C'mon now, everybody, finish it with me:
"....Take time to check the gauge".
The baby sweater I made on the ribber recently was a great example of why doing a gauge swatch can be very helpful. Then, there are times when "close enough" is good enough. There are times too, when a swatch can lie. And then there are times when swatching really pays off.
I'm working on a project, and the pattern gauge was 29st/35 rows for 4". I got a decent fabric with 28st/30 rows. Now, 28 to 29 sts...that doesn't sound like much, does it? But, hypothesize...that's one stitch too big for every 4". On a 40" sweater, I would be 10 sts too big. Those 10sts, in my gauge, add up to 1 1/2". Depending on the fit and design of the sweater, that could be huge. The row gauge is funnier. The difference between 30 and 35 sounds big, but at the inch level, it's 8.75 vs 10 rows per inch. That's just 1.25 rows per inch difference. Not much? Over a 25" sweater, that's like, 34 rows difference.

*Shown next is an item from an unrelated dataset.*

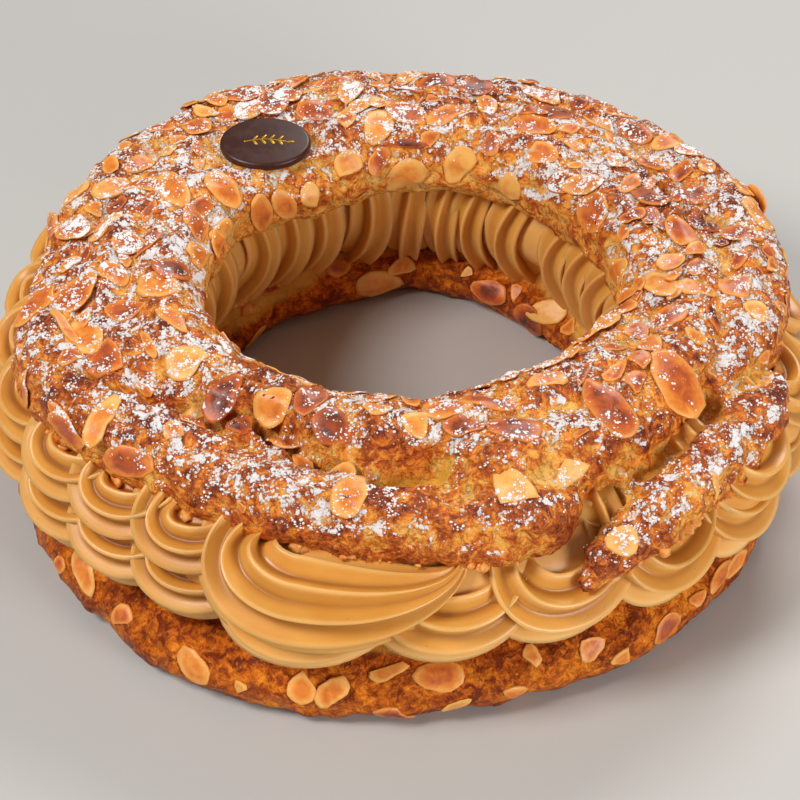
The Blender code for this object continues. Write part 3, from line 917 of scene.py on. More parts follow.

I thought at first I'd make a smaller size. But my gauge is not proportionally different than the pattern. So, I pretty much had to re-write the pattern, which wasn't too bad because there are really good schematics. But more work than I wanted to do, especially while I had a sinus infection.
However, when I've pinned out each piece to steam it, they are EXACTLY the size they should be!
Now, I just hope the measurements I was given are accurate!